-- BEGIN --
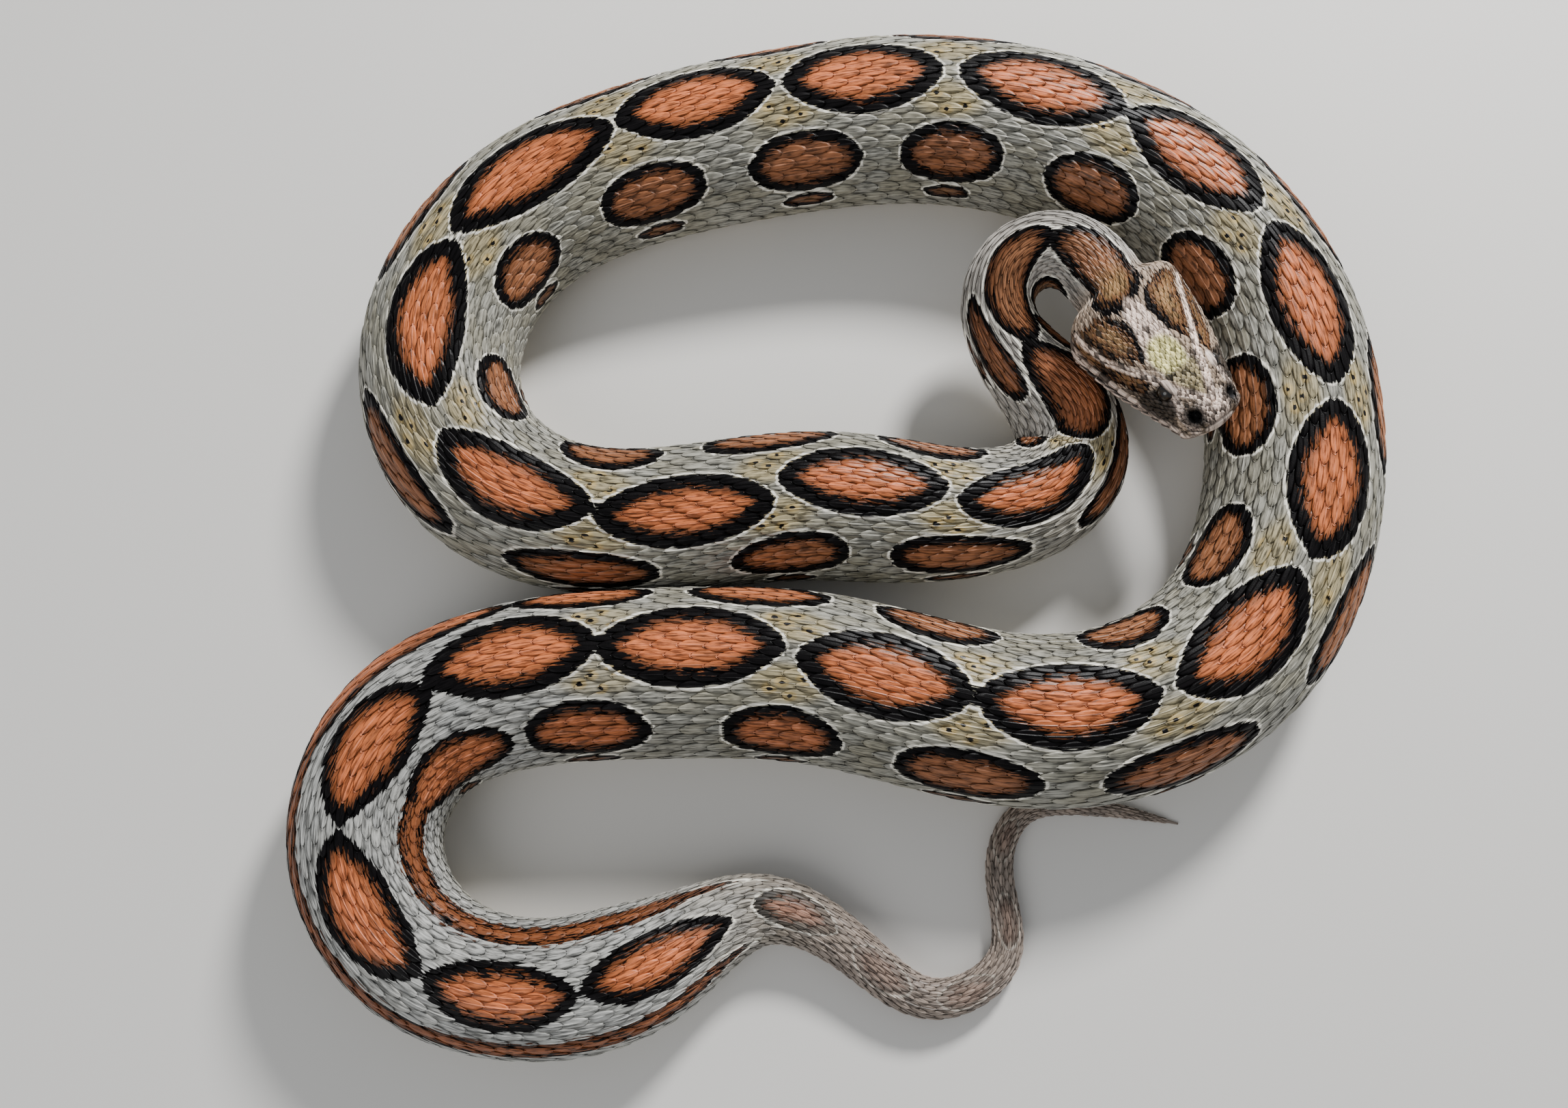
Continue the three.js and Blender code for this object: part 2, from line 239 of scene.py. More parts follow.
def head_table():
    """Height and leftward place of the head's surface at each place of the table."""
    ahead = head_ahead[:, None]
    angle = np.linspace(0, math.pi, 600)[None, :]
    headness = smooth(ahead / CROWN_START)
    power = 2 / (2 + (SQUARE_CROWN - 2) * headness)
    half_width, top, underside = (column(HEAD_OUTLINE, i)(ahead) for i in (1, 2, 3))
    lip = np.minimum(LIP_HEIGHT + LIP_RISE * ahead, (top + underside) / 2)
    round_middle = 2 * SQUATNESS * half_width / (1 + BELLY_FLAT) * BELLY_FLAT
    middle = round_middle + (lip - round_middle) * headness
    flatness = BELLY_FLAT + (1 - BELLY_FLAT) * headness
    full_underside = middle - (middle - underside) / flatness
    aside = np.abs(np.sin(angle)) ** power
    level = np.sign(np.cos(angle)) * np.abs(np.cos(angle)) ** power
    reach = np.where(level > 0, top - middle, middle - full_underside)
    lean = 1 - CROWN_LEAN * headness * np.maximum(level, 0)
    height = np.maximum(middle + level * reach, underside)
    out = half_width * aside * lean
    arc = np.cumsum(np.hypot(np.diff(height, axis=1), np.diff(out, axis=1)), axis=1)
    arc = np.concatenate([np.zeros((HEAD_ROWS, 1)), arc], 1)
    share = np.abs(head_share)
    heights = np.empty((HEAD_ROWS, HEAD_COLUMNS))
    lefts = np.empty((HEAD_ROWS, HEAD_COLUMNS))
    neck_half = width_at(0.0) / 2
    for i in range(HEAD_ROWS):
        heights[i] = np.interp(share, arc[i] / arc[i, -1], height[i])
        lefts[i] = np.interp(share, arc[i] / arc[i, -1], out[i])
    join = 1 - smooth(head_ahead / 3)[:, None]
    heights += join * (neck_half * np.interp(share, section_share, section_up) - heights)
    lefts += join * (neck_half * np.interp(share, section_share, section_side) - lefts)
    return heights, lefts * np.sign(head_share), arc[:, -1]


head_heights, head_lefts, head_half_girths = head_table()
girth_stations = np.concatenate([-head_ahead[::-1], np.arange(1, BODY_LENGTH, 2.0)])
girth_values = np.concatenate(
    [head_half_girths[::-1], UNIT_HALF_GIRTH * width_at(np.arange(1, BODY_LENGTH, 2.0)) / 2])


def half_girth(p):
    """Length of skin from the middle of the back to the belly's midline."""
    return np.interp(p, girth_stations, girth_values)


def table_value(table, ahead, g):
    """A table over the head read between its places."""
    row = np.clip(ahead / HEAD_LENGTH * (HEAD_ROWS - 1), 0, HEAD_ROWS - 1.001)
    col = np.clip((wrap(g) + 1) / 2 * (HEAD_COLUMNS - 1), 0, HEAD_COLUMNS - 1.001)
    r, c = row.astype(int), col.astype(int)
    fr, fc = row - r, col - c
    return ((table[r, c] * (1 - fc) + table[r, c + 1] * fc) * (1 - fr)
            + (table[r + 1, c] * (1 - fc) + table[r + 1, c + 1] * fc) * fr)


# Outward normals of the head's table, as parts ahead, up and left.
step_ahead, step_share = head_ahead[1], head_share[1] - head_share[0]
height_da, height_dg = np.gradient(head_heights, step_ahead, step_share)
left_da, left_dg = np.gradient(head_lefts, step_ahead, step_share)
normal_up = left_dg
normal_left = -height_dg
normal_ahead = -(height_da * normal_up + left_da * normal_left)
normal_length = np.sqrt(normal_ahead ** 2 + normal_up ** 2 + normal_left ** 2) + 1e-9
normal_ahead, normal_up, normal_left = (
    part / normal_length for part in (normal_ahead, normal_up, normal_left))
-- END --
## YOUR INSTRUCTIONS
Go back to the listing above and please repeat it exactly.

## THE ANSWER
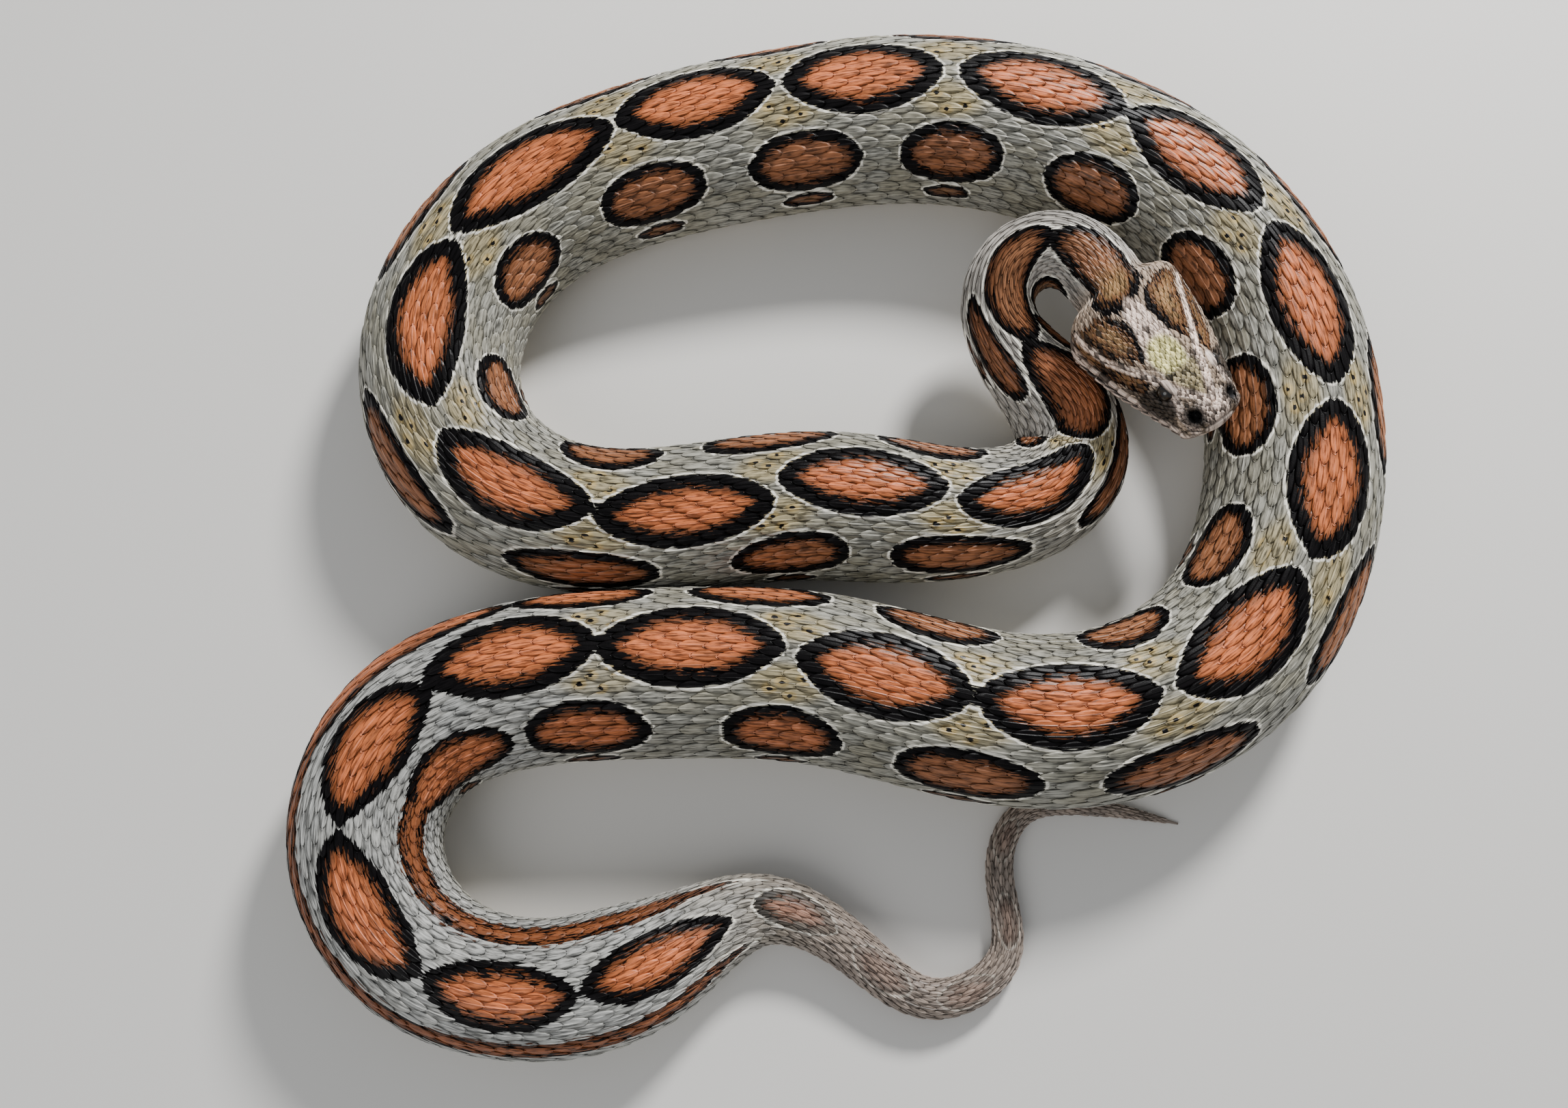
Continue the three.js and Blender code for this object: part 2, from line 239 of scene.py. More parts follow.
def head_table():
    """Height and leftward place of the head's surface at each place of the table."""
    ahead = head_ahead[:, None]
    angle = np.linspace(0, math.pi, 600)[None, :]
    headness = smooth(ahead / CROWN_START)
    power = 2 / (2 + (SQUARE_CROWN - 2) * headness)
    half_width, top, underside = (column(HEAD_OUTLINE, i)(ahead) for i in (1, 2, 3))
    lip = np.minimum(LIP_HEIGHT + LIP_RISE * ahead, (top + underside) / 2)
    round_middle = 2 * SQUATNESS * half_width / (1 + BELLY_FLAT) * BELLY_FLAT
    middle = round_middle + (lip - round_middle) * headness
    flatness = BELLY_FLAT + (1 - BELLY_FLAT) * headness
    full_underside = middle - (middle - underside) / flatness
    aside = np.abs(np.sin(angle)) ** power
    level = np.sign(np.cos(angle)) * np.abs(np.cos(angle)) ** power
    reach = np.where(level > 0, top - middle, middle - full_underside)
    lean = 1 - CROWN_LEAN * headness * np.maximum(level, 0)
    height = np.maximum(middle + level * reach, underside)
    out = half_width * aside * lean
    arc = np.cumsum(np.hypot(np.diff(height, axis=1), np.diff(out, axis=1)), axis=1)
    arc = np.concatenate([np.zeros((HEAD_ROWS, 1)), arc], 1)
    share = np.abs(head_share)
    heights = np.empty((HEAD_ROWS, HEAD_COLUMNS))
    lefts = np.empty((HEAD_ROWS, HEAD_COLUMNS))
    neck_half = width_at(0.0) / 2
    for i in range(HEAD_ROWS):
        heights[i] = np.interp(share, arc[i] / arc[i, -1], height[i])
        lefts[i] = np.interp(share, arc[i] / arc[i, -1], out[i])
    join = 1 - smooth(head_ahead / 3)[:, None]
    heights += join * (neck_half * np.interp(share, section_share, section_up) - heights)
    lefts += join * (neck_half * np.interp(share, section_share, section_side) - lefts)
    return heights, lefts * np.sign(head_share), arc[:, -1]


head_heights, head_lefts, head_half_girths = head_table()
girth_stations = np.concatenate([-head_ahead[::-1], np.arange(1, BODY_LENGTH, 2.0)])
girth_values = np.concatenate(
    [head_half_girths[::-1], UNIT_HALF_GIRTH * width_at(np.arange(1, BODY_LENGTH, 2.0)) / 2])


def half_girth(p):
    """Length of skin from the middle of the back to the belly's midline."""
    return np.interp(p, girth_stations, girth_values)


def table_value(table, ahead, g):
    """A table over the head read between its places."""
    row = np.clip(ahead / HEAD_LENGTH * (HEAD_ROWS - 1), 0, HEAD_ROWS - 1.001)
    col = np.clip((wrap(g) + 1) / 2 * (HEAD_COLUMNS - 1), 0, HEAD_COLUMNS - 1.001)
    r, c = row.astype(int), col.astype(int)
    fr, fc = row - r, col - c
    return ((table[r, c] * (1 - fc) + table[r, c + 1] * fc) * (1 - fr)
            + (table[r + 1, c] * (1 - fc) + table[r + 1, c + 1] * fc) * fr)


# Outward normals of the head's table, as parts ahead, up and left.
step_ahead, step_share = head_ahead[1], head_share[1] - head_share[0]
height_da, height_dg = np.gradient(head_heights, step_ahead, step_share)
left_da, left_dg = np.gradient(head_lefts, step_ahead, step_share)
normal_up = left_dg
normal_left = -height_dg
normal_ahead = -(height_da * normal_up + left_da * normal_left)
normal_length = np.sqrt(normal_ahead ** 2 + normal_up ** 2 + normal_left ** 2) + 1e-9
normal_ahead, normal_up, normal_left = (
    part / normal_length for part in (normal_ahead, normal_up, normal_left))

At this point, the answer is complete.